水彩の世界では、不透明に描く方法を、修正ができる簡単な描き方であるとの考えを持っている人がいくらか存在することを存じています。現にはっきりとそう仰っている方を知っています。不透明でやれば簡単だが、私はその方法を採らない---と。

しかし、それはいささか不幸な考えではないかと過去に述べました。他を侮らず、思考はプラス方向であった方が良いと私個人は思います。そっちの描き方に興味がなければ、放置すればそれで良いのです。他を簡単と、わざわざ言う必要はありません。

不透明は、修正できる方法だと考えるより、下が何であれ明るい色やトーンを上に置くことができる方法だと解釈した方が良いと思います。そしてこれは、不透明故の独特の絵画的表現にもつながります。それでしか表現できない雰囲気が生まれてきます。それが好きになれなければ、単にそれだけのことです。

これは飽くまで私の考えなのですが、大体人というのは年柄年中同じことを繰り返すばかりじゃ面白くない。絵を描くという行為をとってみても、試してみたい様々な方法があって、ここへの好奇心は大事にしたいと思います。しかし一歩未経験な領域に踏み出すとなかなかうまく行かないので気が萎えます。誰しも見栄があるので、そこを隠したがる部分もあるかも知れません。

しかし、未熟はそのまま受け入れたいと思います。その方が人的に素晴らしいと思います。私は透明水彩は全然不慣れな領域で、まったく情けない状態ですが、しかし感ずる魅力は双方同じです。ここではガッシュを応援しますが、ゆくゆくはそちらもやってみたいところです。更に言えばバステルだって大好きです。残された時間が多いとは言えないので、あれこれと手が届かないだけのことです。
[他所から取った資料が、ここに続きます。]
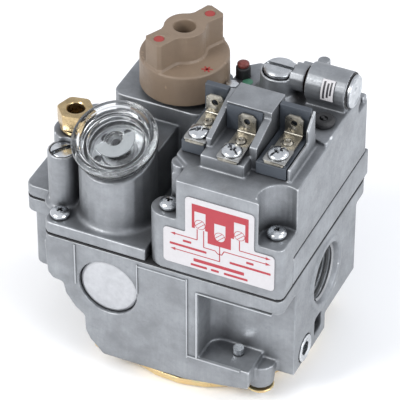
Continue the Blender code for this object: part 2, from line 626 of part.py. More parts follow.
# ---------------------------------------------------------------- terminals
def terminal_bases(look, parent):
    """The dark insulators, one under each outer terminal."""
    base = DECK + GAP
    for side, (x0, y0, x1, y1) in {"left": (40.2, 14.6, 48.3, 35.2), "right": (66.6, 14.0, 77.1, 35.2)}.items():
        solid = box(x0, y0, base, x1, y1, BAY_FLOOR)
        x, screw_y, _, _ = TERMINALS["1" if side == "left" else "3"]
        back = box(x0 + 0.01, y1 - 2.2, BAY_FLOOR - 1.0, x1 - 0.01, y1 - 0.01, BLOCK_TOP)
        build_up(solid, [back], [rod((x, screw_y), 2.1, 30.0, 60.0, steps=TINY)])
        finish(solid, "terminal_base_" + side, look["plastic"], parent)


def terminals(look, parent):
    for number, (x, screw_y, rivet_y, tab_y) in TERMINALS.items():
        low = BAY_FLOOR + GAP
        plate = box(x - 3.4, screw_y - 4.2, low, x + 3.4, tab_y + 0.4, low + 0.8)
        upright = prism([
            (x - 3.17, low + 0.4), (x + 3.17, low + 0.4), (x + 3.17, low + 6.8), (x + 1.9, low + 8.0),
            (x - 1.9, low + 8.0), (x - 3.17, low + 6.8),
        ], tab_y - 0.4, tab_y + 0.39, "Y")
        cuts = [
            rod((x, screw_y), 2.1, 30, 60, steps=TINY),
            rod((x, low + 5.2), 1.1, tab_y - 3, tab_y + 3, "Y", 10),
        ]
        finish(build_up(plate, [upright], cuts), "terminal_tab_" + number, look["nickel"], parent)
        top = low + 0.8 + GAP
        screw = turned([(0, 36.0), (1.8, 36.0), (1.8, top), (3.4, top), (3.4, top + 1.4), (2.7, top + 2.3),
                        (0, top + 2.3)], (x, screw_y), steps=SMALL)
        slot = box(x - 4, screw_y - 0.45, top + 1.3, x + 4, screw_y + 0.45, top + 5)
        finish(build_up(screw, [], [slot]), "terminal_screw_" + number, look["zinc"], parent)
        rivet = turned([(0, top - 0.1), (1.9, top - 0.1), (1.5, top + 0.7), (0, top + 0.7)], (x, rivet_y), steps=TINY)
        finish(rivet, "terminal_rivet_" + number, look["nickel"], parent)


# ---------------------------------------------------------------- screws and labels
def pan_screw(name, x, y, seat, length, look, parent):
    head = seat + GAP
    profile = [(0, seat - length), (1.8, seat - length), (1.8, head), (3.35, head), (3.35, head + 1.0),
               (2.5, head + 2.2), (0, head + 2.2)]
    solid = turned(profile, (x, y), steps=SMALL)
    slot = box(x - 2.0, y - 0.45, head + 1.2, x + 2.0, y + 0.45, head + 5.0)
    return finish(build_up(solid, [], [slot]), name, look["zinc"], parent)


def bottom_screw(name, x, y, look, parent):
    plate = BODY_BOTTOM - 2.1
    profile = [(0, -38.6), (1.8, -38.6), (1.8, plate - GAP), (3.3, plate - GAP), (3.0, plate - GAP - 1.4),
               (0, plate - GAP - 1.4)]
    return finish(turned(profile, (x, y), steps=SMALL), name, look["zinc"], parent)


def fasteners(look, parent):
    for number, (x, y, seat) in HEAD_SCREWS.items():
        pan_screw("head_screw_" + number, x, y, seat, 26.0, look, parent)
    for number, (x, y) in COVER_SCREWS.items():
        pan_screw("cover_screw_" + number, x, y, COVER_TOP, 11.0, look, parent)
    for number, (x, y) in BOTTOM_SCREWS.items():
        bottom_screw("bottom_screw_" + number, x, y, look, parent)


def labels(look, parent):
    outline = rounded([
        (40.6, 4.2, 1.2), (79.8, 4.2, 1.2), (79.8, 18.4, 1.2), (72.6, 18.4, 0), (72.6, 33.2, 1.2), (48.4, 33.2, 1.2),
        (48.4, 18.4, 0), (40.6, 18.4, 1.2),
    ])
    finish(prism(outline, -0.5, -0.3, "Y"), "wiring_label", look["label"], parent)
    inner = arc(COIL, COIL_RADIUS + 0.25, 126, 190, 6)
    outer = arc(COIL, COIL_RADIUS + 0.45, 190, 126, 6)
    finish(prism(inner + outer, 73.2, 77.2, "X"), "coil_label", look["label"], parent)


def main():
    clear_scene()
    look = finishes()
    valve = bpy.data.objects.new("valve", None)
    bpy.context.scene.collection.objects.link(valve)
    valve.location = Vector((-42.0, -36.5, -REST_Z)) * MM
    main_body(look, valve)
    body_gasket(look, valve)
    top_cover(look, valve)
    head_gasket(look, valve)
    operator_head(look, valve)
    bottom_cover(look, valve)
    main_valve(look, valve)
    inlet_screen(look, valve)
    front_plug(look, valve)
    pressure_tap_plug(look, valve)
    pocket_stud(look, valve)
    tube_fitting(look, valve)
    pilot_adjuster(look, valve)
    reset_group(look, valve)
    knob(look, valve)
    regulator(look, valve)
    operator(look, valve)
    terminal_bases(look, valve)
    terminals(look, valve)
    fasteners(look, valve)
    labels(look, valve)


if __name__ == "__main__":
    main()
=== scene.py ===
"""Looks for a half-inch combination gas valve with a millivolt operator.

Every size below is in millimetres in the casting's own coordinates: X runs along the front
flange to the outlet face, Y runs back from the front face, and Z is height above the seam.
"""

import math

import bmesh
import bpy
from bpy.props import FloatProperty, FloatVectorProperty, IntProperty, PointerProperty
from mathutils import Matrix, Vector


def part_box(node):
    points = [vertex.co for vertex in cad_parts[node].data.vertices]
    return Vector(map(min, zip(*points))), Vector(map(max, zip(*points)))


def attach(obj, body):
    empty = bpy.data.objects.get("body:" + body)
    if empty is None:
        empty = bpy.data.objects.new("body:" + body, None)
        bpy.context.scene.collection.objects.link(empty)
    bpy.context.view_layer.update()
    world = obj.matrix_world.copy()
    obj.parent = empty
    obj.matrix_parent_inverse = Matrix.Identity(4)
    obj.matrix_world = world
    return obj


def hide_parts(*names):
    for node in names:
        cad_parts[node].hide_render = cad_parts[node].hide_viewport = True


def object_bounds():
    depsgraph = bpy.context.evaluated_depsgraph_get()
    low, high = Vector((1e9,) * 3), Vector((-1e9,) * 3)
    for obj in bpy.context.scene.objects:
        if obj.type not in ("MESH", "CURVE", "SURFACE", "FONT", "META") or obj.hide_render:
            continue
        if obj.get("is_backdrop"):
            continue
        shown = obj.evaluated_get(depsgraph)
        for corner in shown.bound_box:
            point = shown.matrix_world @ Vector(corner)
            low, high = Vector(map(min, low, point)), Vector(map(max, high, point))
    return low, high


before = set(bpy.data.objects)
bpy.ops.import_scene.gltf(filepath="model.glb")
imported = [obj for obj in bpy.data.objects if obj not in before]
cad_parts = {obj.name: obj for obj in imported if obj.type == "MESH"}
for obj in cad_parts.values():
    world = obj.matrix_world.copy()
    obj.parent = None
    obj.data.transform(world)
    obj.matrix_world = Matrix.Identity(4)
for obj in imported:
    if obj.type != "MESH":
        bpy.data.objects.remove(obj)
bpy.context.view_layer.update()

bl_info = {
    "name": "Combination Gas Valve",
    "version": (1, 0, 0),
    "blender": (4, 5, 0),
    "location": "3D View > Sidebar > Gas Valve",
    "description": "Builds the castings, controls, terminals, fasteners and finishes of a combination "
                   "gas valve",
    "category": "Object",
}

MM = 0.001

# ---------------------------------------------------------------- datum and shared dimensions, mm
OUTLET_FACE = 82.5
head_low, head_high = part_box("operator_head")
seam_low, seam_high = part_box("body_gasket")
DATUM = Vector((head_high.x - OUTLET_FACE * MM, head_low.y, (seam_low.z + seam_high.z) / 2))
TO_FRAME = Matrix.Translation(DATUM) @ Matrix.Scale(MM, 4)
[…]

私は元々はSF関係が好きで、主体になるもの、つまり宇宙船とかヒロイックな人物とかは好きで描いていたのですが、背景の部分がどうしてもうんざりでして、この部分を何とかしたいということで風景画なども始めたのです。いささか抽象混じりですが、今ではそれが最も多くなったかもしれません。最初は苦手でもやっている内に楽しくなる。ここがなかなか良いのですよね。

現在は既に、商業美術はほぼ全てがデジタルになっていると思います。アニメの背景などでポスカラが使われているそうですが、それもいつかは全てデジタルに移行するのではないかと思っています。ガッシュやポスカラの生産という面では、将来どうなって行くのか、ちょっと心配です。画材屋さんが減っていることを考えれば絵描き人口も減っているのでしょうね。

私は実際に媒体の上に絵の具が乗っている感じを好んでいまして、油彩ほどではないにしても、不透明な描画では物理的な絵の具の厚みがあります。デジタルと違って、この辺がなかなかいいなと思うのですね。透明水彩を嗜む人は不透明に比較すると多いように見えるのでその心配はないと思うのですが、メーカーがいつまでガッシュを生産してくれるか、こっちはちょっと心配になります。危惧かな?

とはいえ、どんな描き方をしても個人の勝手です。私は敢えてポスカラを使って透明水彩の方法で描くのを好んでいます。絵の具の輝きそのものは透明水彩に比べると幾分落ちますし雰囲気がかなり違ってきますが、それはそれなりに味わいがあります。

受け止め方は勿論、人に寄るでしょうが…。